I wanted a tool bag--but for cameras--and one did not exist.
Not a backpack for cameras. Not a purse for cameras. Not a fanny pack for cameras. Not a messenger bag for cameras. A tool bag. Open it, do your work, fish things out, toss things in, grab it real quick, and jump over here to wrench on this other thing. Throw it--throw it--into the truck cab. But for cameras. Expensive, fragile, dust-free cameras.
I designed this bag with Spencer back in 2011, and for the last 8 years, she’s been my inseparable buddy. We’ve been across the USA, overland, 3 or 4 times; up and down the Baja Peninsula, off-road on a dirt-bike; 9000 round-trip miles from the Bronx to Oaxaca in a Ford pickup; Old Europe; Japan twice; Indonesia; and mandatory wildfire evacuated from our home in Topanga Canyon, California. She’s tough, like a tool bag, but soft and cozy on the inside, protecting, expensive, fragile film making instruments from their broodish and clumsy owner.

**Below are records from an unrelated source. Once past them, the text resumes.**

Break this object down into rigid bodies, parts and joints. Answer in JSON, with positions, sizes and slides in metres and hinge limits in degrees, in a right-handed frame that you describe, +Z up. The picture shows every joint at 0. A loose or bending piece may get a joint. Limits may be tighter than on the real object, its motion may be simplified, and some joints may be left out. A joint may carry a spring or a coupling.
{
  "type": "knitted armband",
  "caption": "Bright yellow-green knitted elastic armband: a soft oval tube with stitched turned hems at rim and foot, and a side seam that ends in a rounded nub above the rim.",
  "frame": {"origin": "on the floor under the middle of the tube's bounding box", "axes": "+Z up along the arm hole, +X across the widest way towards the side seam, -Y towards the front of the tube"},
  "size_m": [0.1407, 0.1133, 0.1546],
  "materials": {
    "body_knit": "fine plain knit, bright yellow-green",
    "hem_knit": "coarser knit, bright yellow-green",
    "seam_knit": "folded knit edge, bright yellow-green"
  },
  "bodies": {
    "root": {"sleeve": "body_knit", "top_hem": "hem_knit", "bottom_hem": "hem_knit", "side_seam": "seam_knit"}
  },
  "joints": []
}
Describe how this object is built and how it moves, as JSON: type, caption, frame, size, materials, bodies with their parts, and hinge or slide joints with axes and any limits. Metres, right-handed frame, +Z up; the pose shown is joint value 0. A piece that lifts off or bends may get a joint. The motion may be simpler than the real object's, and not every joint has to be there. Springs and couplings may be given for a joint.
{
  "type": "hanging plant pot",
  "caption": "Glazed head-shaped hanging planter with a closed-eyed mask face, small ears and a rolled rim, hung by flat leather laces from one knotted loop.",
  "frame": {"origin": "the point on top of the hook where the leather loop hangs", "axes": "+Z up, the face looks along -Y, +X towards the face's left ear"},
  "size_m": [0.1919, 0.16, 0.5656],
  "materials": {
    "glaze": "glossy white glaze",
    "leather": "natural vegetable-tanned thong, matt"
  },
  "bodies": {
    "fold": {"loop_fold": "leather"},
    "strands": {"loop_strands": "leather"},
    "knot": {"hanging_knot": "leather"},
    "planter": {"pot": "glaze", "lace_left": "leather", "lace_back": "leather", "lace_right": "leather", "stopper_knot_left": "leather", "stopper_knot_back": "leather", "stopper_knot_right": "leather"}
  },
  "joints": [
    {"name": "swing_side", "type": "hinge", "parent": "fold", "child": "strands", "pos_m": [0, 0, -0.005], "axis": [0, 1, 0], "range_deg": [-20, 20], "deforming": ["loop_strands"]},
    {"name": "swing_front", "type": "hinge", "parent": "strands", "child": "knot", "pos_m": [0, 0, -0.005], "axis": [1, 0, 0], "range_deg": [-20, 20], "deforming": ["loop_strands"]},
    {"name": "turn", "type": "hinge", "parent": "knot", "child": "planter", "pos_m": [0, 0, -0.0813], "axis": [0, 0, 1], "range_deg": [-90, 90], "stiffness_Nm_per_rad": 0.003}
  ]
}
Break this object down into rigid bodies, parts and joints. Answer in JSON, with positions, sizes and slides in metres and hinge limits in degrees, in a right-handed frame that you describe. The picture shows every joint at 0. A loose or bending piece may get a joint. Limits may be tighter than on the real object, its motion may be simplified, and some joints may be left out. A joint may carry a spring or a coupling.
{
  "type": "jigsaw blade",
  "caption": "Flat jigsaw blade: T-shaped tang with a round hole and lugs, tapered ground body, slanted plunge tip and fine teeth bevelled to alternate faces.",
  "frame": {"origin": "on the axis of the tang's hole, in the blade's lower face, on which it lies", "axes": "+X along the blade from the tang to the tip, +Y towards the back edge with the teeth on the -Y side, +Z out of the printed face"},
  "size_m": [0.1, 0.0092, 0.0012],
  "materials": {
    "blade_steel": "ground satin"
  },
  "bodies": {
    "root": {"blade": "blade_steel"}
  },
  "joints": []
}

I have learned that repairability is a mark of quality, and that reliability trumps all. My truck is a 32-year-old diesel, and my typewriter is a 1936 manual. Any competent shoe repair shop can fix this bag in the unlikely event that it breaks. Back in 2014, I managed to bust a couple zipper teeth by using all my strength to zip her shut overloaded. I brought her to a shoeman in Zihuatanejo, Mexico and he put in a new zipper for about eight dollars American. Spencer has kindly offered to replace the Mexican zipper with a stock, OEM, YKK #10. Thanks, Mate, I’ll take you up on that. Also, I tore some micro-holes in the canvas somehow, but stitched them up myself with needle and thread.
Spencer has suggested I replace my 2011 Morgan bag, with a clean, brand-new one, but I told him he’ll have to take the 2011 “from my cold, dead hand.”
She’s called the CHARLES W. MORGAN bag after an old whaling ship that’s harbored near the town where I grew up. Launched in 1841, the Morgan is the last of her kind, and remains sea-worthy to this day, though no longer used for whale-hunting. The Morgan bag even resembles her namesake rigged in sails of canvas.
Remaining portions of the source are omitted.